A nurse, who claims he went to Syria for humanitarian work and was forced by Islamic State militants to work as a medic, was arrested after returning home to Australia and faces potential terrorism-related charges.
Adam Brookman, 39, was arrested at Sydney International Airport on Friday night on a Victoria state warrant related to his alleged involvement in the conflict in Syria, Australian Federal Police said in a statement.
He appeared from a police cell by video link in the Parramatta Bail Court on Saturday, where a magistrate granted an application by the Melbourne Joint Counter Terrorism Team to extradite him to Victoria. He has to appear in a Melbourne court no later than Monday morning.
The court heard a warrant for Brookman's arrest was issued on Friday. Police did not detail the charges he could face.
Brookman did not speak during his brief appearance.
He surrendered to officials in Turkey on Tuesday. He voluntarily flew back to Australia with a police escort.
Brookman, a Muslim convert and father of five children who live in Melbourne, told Fairfax Media in May that he went to Syria last year to do humanitarian work for civilians caught in the war.

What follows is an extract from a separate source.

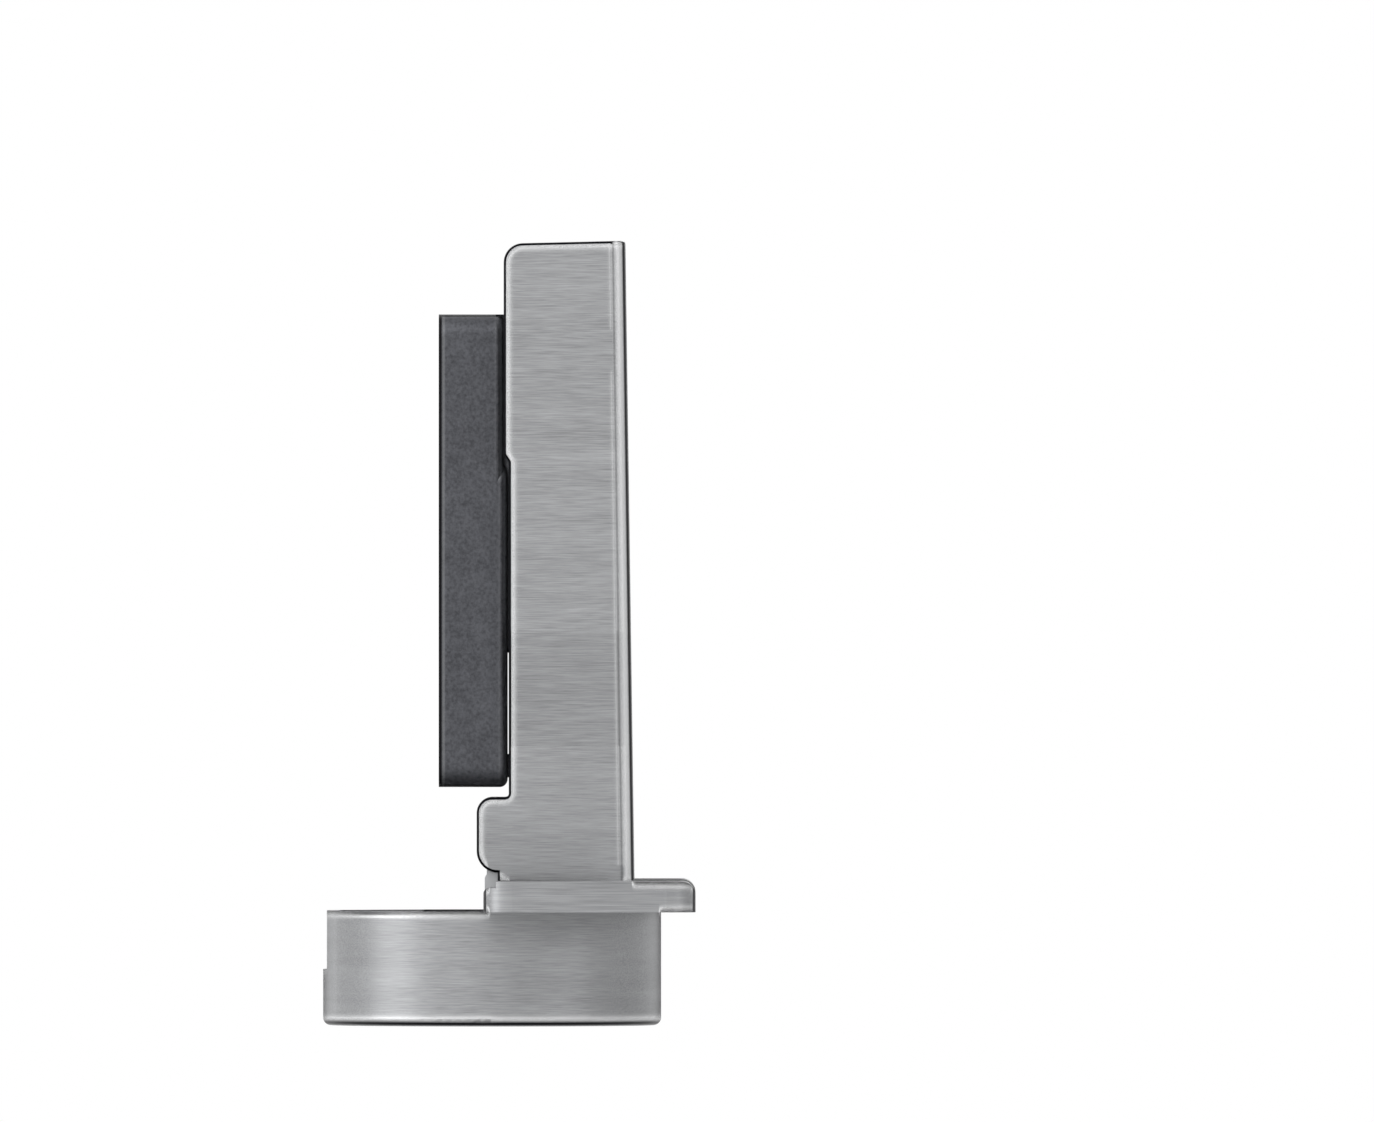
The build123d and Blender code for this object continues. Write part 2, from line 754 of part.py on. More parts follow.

He said he was innocent of any crime.
Brookman said he was forced to join Islamic State militants after being injured in an airstrike and taken to a hospital controlled by the group.
"After I recovered, they wouldn't let me leave," he told Fairfax.
He won the militants' trust by working as a medic and was able to escape to Turkey in December.
Brookman told Fairfax that he opposed the violent and extreme actions of the militants, including the beheading of their captives.
"Of course there will be an investigation. That is fine. Hopefully things don't look that bad," Brookman told Fairfax.
It is not clear whether Brookman was still in Syria on December 04, when Australia made criminalised any individual's presence in the Islamic State stronghold of al-Raqqa province in Syria, punishable by 10 years in prison. If charged, the onus would be on Brookman to prove he had a legitimate reason to be in the terrorist hotspot.
Supporting a terrorist organisation is a crime that carries a maximum penalty of 25 years in prison.